In certain landscapes, particular formal conundrums materialize as I draw. In this Monoc Forest, the intersection of the vertical and horizontal, how that is manifest in an image circles round my brain. It is the sheer steepness of the land, the up close bark of fat trees, and the deep vistas of rushing creeks. Back to that juxtaposition of the flat, the elevation and the perspective, the implication of deeper space. What obsessed me making this drawing was finding a frame, the role that the edge plays in either exaggerating that horizontal vertical intersection, or massaging it into a more normalized view. Matisse's images of Nice are the source of inspiration.

More Camping Revelations


Another Pine Creek spot. Another strange twist of messages.
Back to camping. For novices like me it is the little things that stick with you.
Digging a hole for my own toilet for example.
Making my foot into a careful backhoe, plowing it all under. Seems so "green" you know, almost virtuous: no water, no utilities, no waste. But is it really?
Another matter of scale and proportion. Two people on six hundred acres - no problem.
Two million, maybe not. We'd run out of top soil fast.
Glad the Romans came along when they did.

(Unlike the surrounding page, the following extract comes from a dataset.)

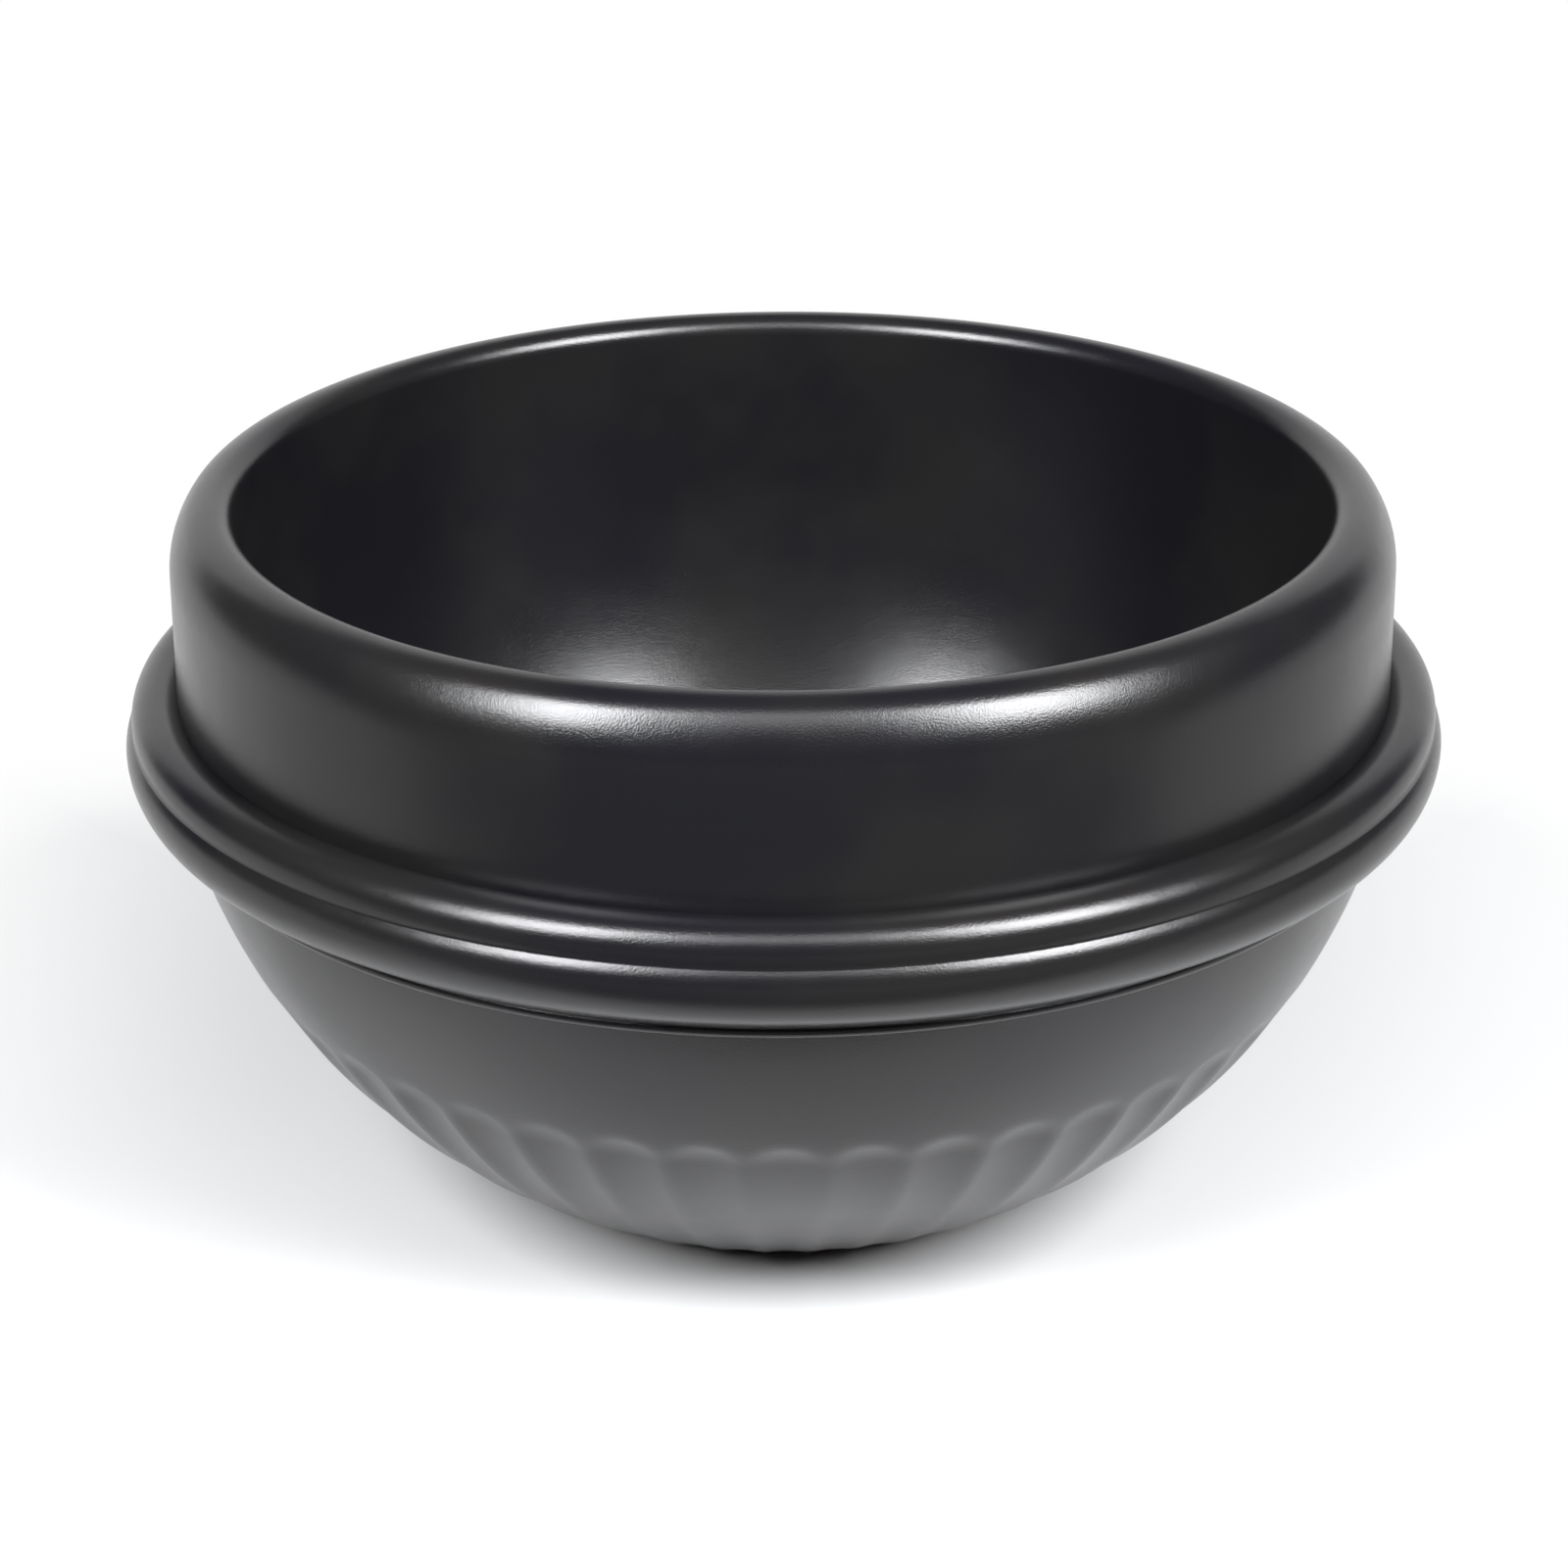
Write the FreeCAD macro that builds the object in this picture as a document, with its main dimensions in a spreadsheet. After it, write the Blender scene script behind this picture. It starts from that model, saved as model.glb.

I've not done any tallies, but despite the rising price of gas, the cost to come across the country and take three weeks doing it is surprisingly low. Well at least the way we've done it. Hotels for less than $50 per night (and only when absolutely necessary - four total), a manual Volvo getting a whopping 35 miles to the gallon, and cooking all our own meals except a few here and there. A block of ice last forever in my Coleman cooler - a beautiful traveling refrigerator. My kind of trip - rough guess, less than $500 each for everything: food, lodging, transportation.